— start —
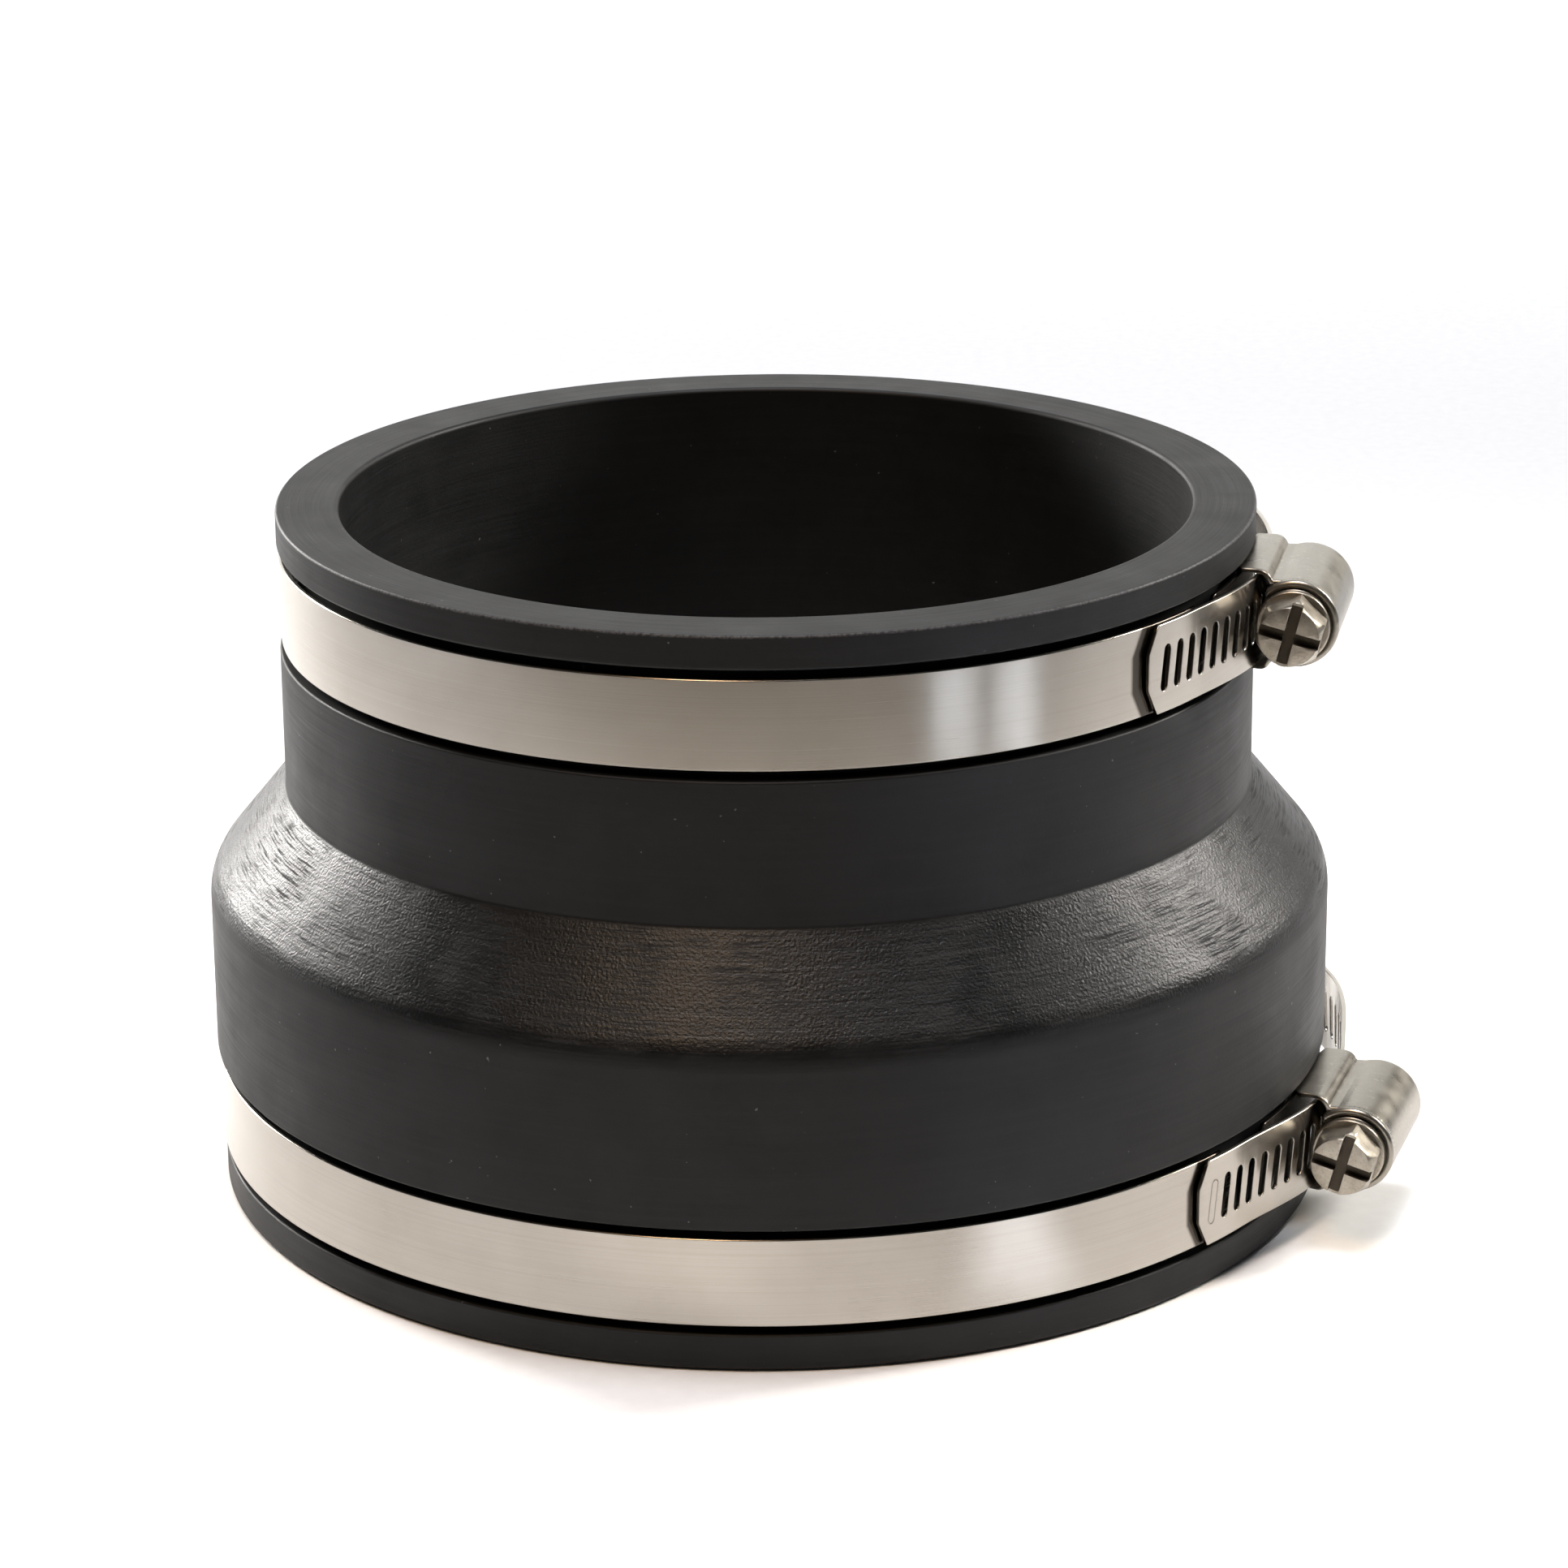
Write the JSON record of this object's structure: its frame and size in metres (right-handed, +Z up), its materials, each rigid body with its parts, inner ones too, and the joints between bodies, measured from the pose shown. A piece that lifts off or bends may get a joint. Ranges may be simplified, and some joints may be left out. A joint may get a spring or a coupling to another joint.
{
  "type": "pipe coupling",
  "caption": "Stepped rubber sleeve coupling that seals a smaller pipe to a larger pipe, gripped at each end by a worm-drive steel band clamp seated in a groove.",
  "frame": {"origin": "on the pipe axis, in the plane of the bottom face", "axes": "+Z up the pipe axis from the larger socket to the smaller; +X towards the side that the two screw housings sit on"},
  "size_m": [0.1767, 0.1638, 0.1006],
  "materials": {
    "rubber": "moulded black rubber, satin, fine turning marks",
    "band_steel": "bright rolled stainless strip, fine lengthwise brushing",
    "housing_steel": "pressed stainless, dull nickel tone",
    "screw_steel": "cold-headed steel screw, warm grey, slightly rough"
  },
  "bodies": {
    "sleeve": {"rubber_sleeve": "rubber"},
    "upper_clamp": {"upper_band": "band_steel", "upper_housing": "housing_steel"},
    "upper_strip": {"upper_slotted_strip": "band_steel"},
    "upper_screw": {"upper_worm_screw": "screw_steel"},
    "lower_clamp": {"lower_band": "band_steel", "lower_housing": "housing_steel"},
    "lower_strip": {"lower_slotted_strip": "band_steel"},
    "lower_screw": {"lower_worm_screw": "screw_steel"}
  },
  "joints": [
    {"name": "upper_clamp_turn", "type": "hinge", "parent": "sleeve", "child": "upper_clamp", "pos_m": [0, 0, 0.08805], "axis": [0, 0, 1], "continuous": true},
    {"name": "upper_screw_turn", "type": "hinge", "parent": "upper_clamp", "child": "upper_screw", "pos_m": [0.07584, -0.01667, 0.08805], "axis": [-0.2147, -0.9767, 0], "range_deg": [-1080, 720]},
    {"name": "upper_strip_feed", "type": "hinge", "parent": "upper_clamp", "child": "upper_strip", "pos_m": [0, 0, 0.08805], "axis": [0, 0, 1], "range_deg": [-7.6, 5.08]},
    {"name": "lower_clamp_turn", "type": "hinge", "parent": "sleeve", "child": "lower_clamp", "pos_m": [0, 0, 0.01295], "axis": [0, 0, 1], "continuous": true},
    {"name": "lower_screw_turn", "type": "hinge", "parent": "lower_clamp", "child": "lower_screw", "pos_m": [0.08536, -0.0279, 0.01295], "axis": [-0.3107, -0.9505, 0], "range_deg": [-1080, 720]},
    {"name": "lower_strip_feed", "type": "hinge", "parent": "lower_clamp", "child": "lower_strip", "pos_m": [0, 0, 0.01295], "axis": [0, 0, 1], "range_deg": [-6.52, 4.36]}
  ],
  "couplings": [
    {"joint": "upper_strip_feed", "follows": "upper_screw_turn", "ratio": 0.0069862},
    {"joint": "lower_strip_feed", "follows": "lower_screw_turn", "ratio": 0.0059882}
  ]
}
— end —
Goal:
Output the complete data exactly as written.

Task solution:
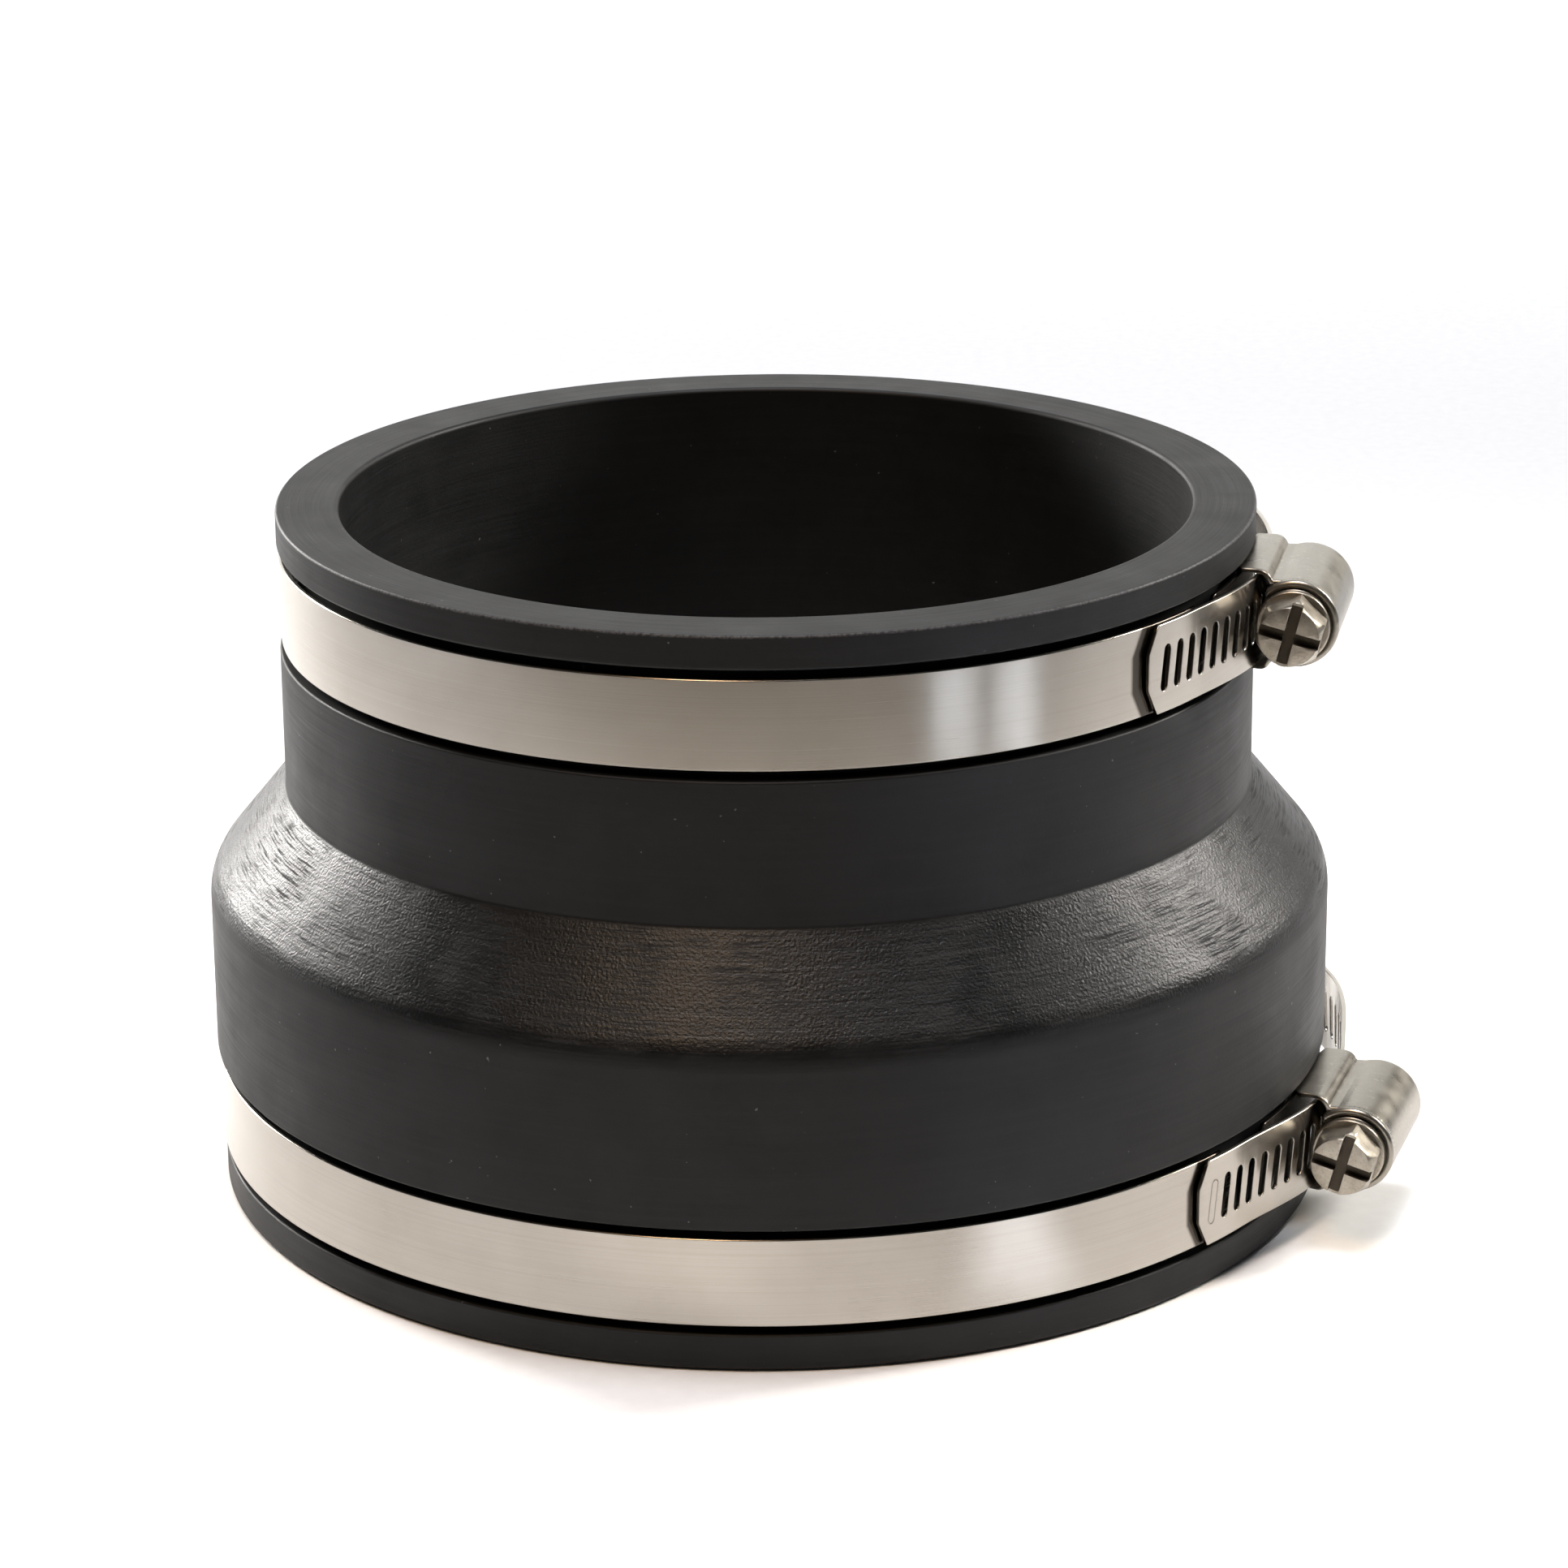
Write the JSON record of this object's structure: its frame and size in metres (right-handed, +Z up), its materials, each rigid body with its parts, inner ones too, and the joints between bodies, measured from the pose shown. A piece that lifts off or bends may get a joint. Ranges may be simplified, and some joints may be left out. A joint may get a spring or a coupling to another joint.
{
  "type": "pipe coupling",
  "caption": "Stepped rubber sleeve coupling that seals a smaller pipe to a larger pipe, gripped at each end by a worm-drive steel band clamp seated in a groove.",
  "frame": {"origin": "on the pipe axis, in the plane of the bottom face", "axes": "+Z up the pipe axis from the larger socket to the smaller; +X towards the side that the two screw housings sit on"},
  "size_m": [0.1767, 0.1638, 0.1006],
  "materials": {
    "rubber": "moulded black rubber, satin, fine turning marks",
    "band_steel": "bright rolled stainless strip, fine lengthwise brushing",
    "housing_steel": "pressed stainless, dull nickel tone",
    "screw_steel": "cold-headed steel screw, warm grey, slightly rough"
  },
  "bodies": {
    "sleeve": {"rubber_sleeve": "rubber"},
    "upper_clamp": {"upper_band": "band_steel", "upper_housing": "housing_steel"},
    "upper_strip": {"upper_slotted_strip": "band_steel"},
    "upper_screw": {"upper_worm_screw": "screw_steel"},
    "lower_clamp": {"lower_band": "band_steel", "lower_housing": "housing_steel"},
    "lower_strip": {"lower_slotted_strip": "band_steel"},
    "lower_screw": {"lower_worm_screw": "screw_steel"}
  },
  "joints": [
    {"name": "upper_clamp_turn", "type": "hinge", "parent": "sleeve", "child": "upper_clamp", "pos_m": [0, 0, 0.08805], "axis": [0, 0, 1], "continuous": true},
    {"name": "upper_screw_turn", "type": "hinge", "parent": "upper_clamp", "child": "upper_screw", "pos_m": [0.07584, -0.01667, 0.08805], "axis": [-0.2147, -0.9767, 0], "range_deg": [-1080, 720]},
    {"name": "upper_strip_feed", "type": "hinge", "parent": "upper_clamp", "child": "upper_strip", "pos_m": [0, 0, 0.08805], "axis": [0, 0, 1], "range_deg": [-7.6, 5.08]},
    {"name": "lower_clamp_turn", "type": "hinge", "parent": "sleeve", "child": "lower_clamp", "pos_m": [0, 0, 0.01295], "axis": [0, 0, 1], "continuous": true},
    {"name": "lower_screw_turn", "type": "hinge", "parent": "lower_clamp", "child": "lower_screw", "pos_m": [0.08536, -0.0279, 0.01295], "axis": [-0.3107, -0.9505, 0], "range_deg": [-1080, 720]},
    {"name": "lower_strip_feed", "type": "hinge", "parent": "lower_clamp", "child": "lower_strip", "pos_m": [0, 0, 0.01295], "axis": [0, 0, 1], "range_deg": [-6.52, 4.36]}
  ],
  "couplings": [
    {"joint": "upper_strip_feed", "follows": "upper_screw_turn", "ratio": 0.0069862},
    {"joint": "lower_strip_feed", "follows": "lower_screw_turn", "ratio": 0.0059882}
  ]
}